県の措置、合理性ない 朝鮮学校補助金問題

 神奈川県が朝鮮学校に通う子どもたちへの学費補助を停止している問題を考える学習会が12日夜、横浜市中区で開かれた。補助金不支給は人権侵害に当たるとし、黒岩祐治知事に差別の是正を求めた県弁護士会の警告書について弁護士が解説。「警告をまともに受け止めない知事を許し、何ら合理性の見いだせない県の措置を許すのか。私たち県民が問われている」と訴えた。

 県は拉致問題が教科書に記載されていないことを理由に2016年度から補助金支給を停止している。警告書は保護者の人権救済の申し立てを受けて昨年11月に出され、権利回復のため過去にさかのぼって支給を再開するよう求めている。

 代理人を務めた小賀坂徹弁護士は「拉致という政治問題で、なぜ全く関係のない生徒や保護者が不利益を被らねばならないのか。
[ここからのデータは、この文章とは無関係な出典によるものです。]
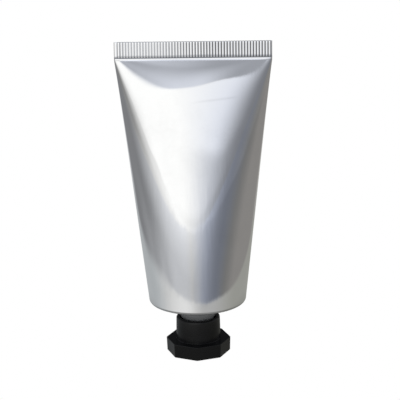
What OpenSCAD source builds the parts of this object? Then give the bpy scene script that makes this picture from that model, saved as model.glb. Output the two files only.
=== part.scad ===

誰がどう考えても合理性はみいだせない」と強調。外国人学校の子どもの教育を受ける権利を政治・国際情勢に左右されることなく確保するとした補助制度の趣旨に反する点をとりわけ問題視し、「自ら事業の目的を破り、極めて重要な人権を侵害している。憤りを禁じ得ない」と断じた。

 黒岩知事は教科書改訂が支給の条件との姿勢を変えておらず、「最も厳しい措置である警告の重みを受け止めていない」と小賀坂弁護士。「支持しないという態度を県民が示す必要がある。世論で政治を変えるという民主主義を機能させられるか、私たちは宿題を課せられている」と結んだ。

 学習会は市民団体「神奈川朝鮮学園を支援する会」が主催。昨年2月には補助再開を求める署名約2万筆を提出している。